The Apparatus Architect: Part 6

Tom Shand and Michael Wilbur review ways in which a professional consultant can help the apparatus committee at the important stage in the purchasing process.

In the May installment in the "Apparatus Architect" series we discussed various types of fire apparatus specifications. Each type of specification offers benefits that may not be present in another form. One challenge for the apparatus committee is to properly identify which style of specification will provide the greatest benefit to the department, providing them with the apparatus that is designed and manufactured to meet their needs.

Up to this point in the process, things should be moving along smoothly, with committee members in general agreement as to the overall mission, design and features of the proposed new apparatus. If the committee is not in agreement at this point, stop and re-evaluate the whole process. If you do not have an apparatus architect yet, now is the time to bring one on board.

It has been our experience that some committees do not stop to re-evaluate their positions nor do they employ the services of an apparatus architect. Rather, the members move on without vision or focus. This is where the apparatus architect can keep the committee on track and assist in the development of technical specifications. Where specific manufacturers component makes and models have been referenced in the specification, this provides a standard by which the bidders' proposals can be measured.

A problem arises when a bidder chooses not to offer a specified component or design, but offers an alternative in the proposal. This may be considered a "clarification" or "exception" to the proposal and how the committee interprets this alternative may have a large impact on the analysis of the bidder's proposal.

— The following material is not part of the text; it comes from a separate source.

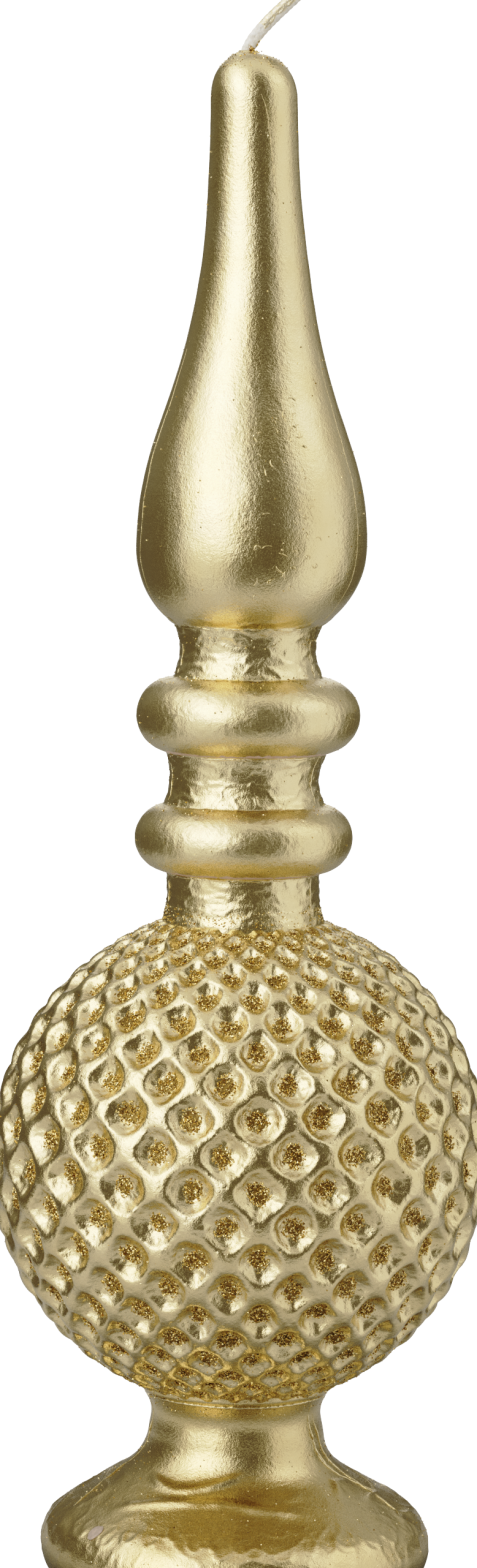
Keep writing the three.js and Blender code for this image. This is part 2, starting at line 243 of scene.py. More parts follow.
def spire_outline():
    """Everything above the ball, from inside it up over the beads and the bulb to the tip."""
    neck_foot = BALL_HEIGHT + math.sqrt(BALL_RADIUS ** 2 - BALL_NECK_RADIUS ** 2)
    lower = bead(LOWER_BEAD_HEIGHT, LOWER_BEAD_OUTER_RADIUS, LOWER_BEAD_ROUNDING,
                 BALL_NECK_WAIST, BEAD_NECK_RADIUS)
    upper = bead(UPPER_BEAD_HEIGHT, UPPER_BEAD_OUTER_RADIUS, UPPER_BEAD_ROUNDING,
                 BEAD_NECK_RADIUS, BULB_NECK_RADIUS)
    centre = BULB_RADIUS - BULB_ROUNDING
    start = -math.degrees(math.acos((BULB_NECK_RADIUS - centre) / BULB_ROUNDING))
    bulb = arc(centre, BULB_HEIGHT, BULB_ROUNDING, start, 0, 40)
    taper = cubic((BULB_RADIUS, BULB_HEIGHT),
                  (BULB_RADIUS, BULB_HEIGHT + SPIRE_BULB_HANDLE),
                  (TIP_RADIUS + SPIRE_TIP_TAPER, SHOULDER_HEIGHT - SPIRE_TIP_HANDLE),
                  (TIP_RADIUS, SHOULDER_HEIGHT), 90)
    tip = arc(0, 0, 1, 0, 86, 36) ** (2 / TIP_FULLNESS) * [TIP_RADIUS, TIP_HEIGHT]
    tip += [0, SHOULDER_HEIGHT]
    return np.concatenate([
        [[BALL_NECK_RADIUS, neck_foot - SUNK_IN_BALL]],
        neck(BALL_NECK_RADIUS, neck_foot, BALL_NECK_WAIST, BALL_NECK_WAIST, lower[0, 1])[:-1],
        lower,
        neck(BEAD_NECK_RADIUS, lower[-1, 1], BEAD_NECK_WAIST, BEAD_NECK_RADIUS, upper[0, 1])[1:-1],
        upper,
        neck(BULB_NECK_RADIUS, upper[-1, 1], BULB_NECK_WAIST, BULB_NECK_RADIUS, bulb[0, 1])[1:-1],
        bulb,
        taper[1:],
        tip[1:],
    ])


def even(outline, step):
    """The same outline with points about step apart."""
    along = lengths(outline)
    marks = np.linspace(0, along[-1], int(along[-1] / step) + 1)
    return np.stack([np.interp(marks, along, outline[:, i]) for i in (0, 1)], 1)


# The centre line's sway to the right of the axis, by height.
SWAY_HEIGHTS = [5, 13, 19, 25, 30, 38, 78, 88, 96, 104, 109, 114, 121, 127, 131, 134, 137,
                143, 149, 154, 159, 165, 171, 179, 186, 192, 198, 206, 213, 219, 226, 234,
                240, 245]
SWAY_SHIFTS = [0.35, 0.1, -0.2, 0.2, 0.15, 0, 0.05, 0.3, 0.6, 0.75, 0.3, 0.18, 0.15, 0.3, 0.1,
               0.3, 0.65, 0.7, 0.5, 0.45, 0.55, 0.8, 0.9, 0.85, 0.68, 0.62, 0.68, 0.8, 0.86,
               0.72, 0.5, 0.42, 0.32, 0.1]


def sway(height):
    """How far the centre line stands to the right of the axis at a height."""
    return np.interp(height, SWAY_HEIGHTS, SWAY_SHIFTS)


# Meshes

def add_object(name, data):
    """An object in the scene, from its mesh, light or camera."""
    thing = bpy.data.objects.new(name, data)
    bpy.context.scene.collection.objects.link(thing)
    return thing


def mesh_object(name, vertices, faces, smooth_faces=True):
    """An object from vertices in millimetres and faces as lists of vertex numbers."""
    mesh = bpy.data.meshes.new(name)
    mesh.from_pydata(np.asarray(vertices) * MM, [], faces)
    mesh.polygons.foreach_set("use_smooth", np.full(len(mesh.polygons), smooth_faces))
    mesh.update()
    return add_object(name, mesh)


def ring_faces(grid, first=0):
    """The faces of a closed skin over a stack of rings, a rows x columns x 3 array."""
    rows, columns = grid.shape[:2]
    index = first + np.arange(rows * columns).reshape(rows, columns)
    after = np.roll(index, -1, axis=1)
    sides = np.stack([index[:-1], after[:-1], after[1:], index[1:]], axis=-1).reshape(-1, 4)
    return sides.tolist() + [index[0, ::-1].tolist(), index[-1].tolist()]


def ring_mesh(name, *grids):
    """One object of closed skins over stacks of rings."""
    faces, first = [], 0
    for grid in grids:
        faces += ring_faces(grid, first)
        first += grid.shape[0] * grid.shape[1]
    return mesh_object(name, np.concatenate([grid.reshape(-1, 3) for grid in grids]), faces)


def turned_grid(outline, columns):
    """An outline's points turned about Z, the directions square to it, and the azimuths."""
    slope = np.gradient(outline, axis=0)
    outward = unit(np.stack([slope[:, 1], -slope[:, 0]], 1))
    azimuth = np.linspace(-np.pi, np.pi, columns, endpoint=False)
    points = round_axis(azimuth, outline[:, :1], outline[:, 1:])
    normals = round_axis(azimuth, outward[:, :1], outward[:, 1:])
    return points, normals, np.broadcast_to(azimuth, points.shape[:2])


def film_relief(points):
    """The lacquer film's own unevenness over smooth wax, drawn out upwards."""
    slow_waves = 0.08 * noise(points * [1, 1, 0.45], 9, 1)
    pebble = 0.028 * noise(points * [1, 1, 0.6], 2.2, 2)
    return slow_waves + pebble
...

Let's suppose, for example, that after the bid opening and while reviewing the bid proposals, the committee discovers that the apparent low bidder has taken five "clarifications" to the published specifications, the bidder in the middle has noted seven "exceptions" to the specifications, and the highest bidder has not made any comments and appears to be in full compliance with all aspects of the requirements. What does the committee do now? This is the position that many departments find themselves in - what had been a logical process now is in chaos.

One of the most important parts of the specifications is the "requirements of bidders" or "boilerplate" section of the document. In this area may be described the general terms and conditions of the bidding process for the municipality, contract terms, inspection and testing requirements, delivery and training period, warranty provisions, and other specific details regarding the rights and responsibilities of the manufacturer and the fire department. It may be advisable to develop a short list of terms with definitions applied to them from the department's perspective. This provides all prospective bidders with the necessary information each needs to provide a qualified response to the department's specifications.

In this area of the document it is appropriate for the department to clearly define what constitutes an exception or clarification to the published specification. One definition for an exception could be: "An exception is any deviation to what the bidder is proposing, with respect to dimension, size or capacity, make, model or manufacturer of the specified components. All exceptions shall be listed on a separate page titled 'Exceptions to the Specifications' and shall be numbered in accordance with the fire department's specifications noting the page, section and paragraph number of each item. Failure to list and define the bidders exceptions shall be grounds for rejection of the proposal."

Simply put, an exception is a deviation from the technical specification in which the bidder cannot or will not supply precisely what has been specified.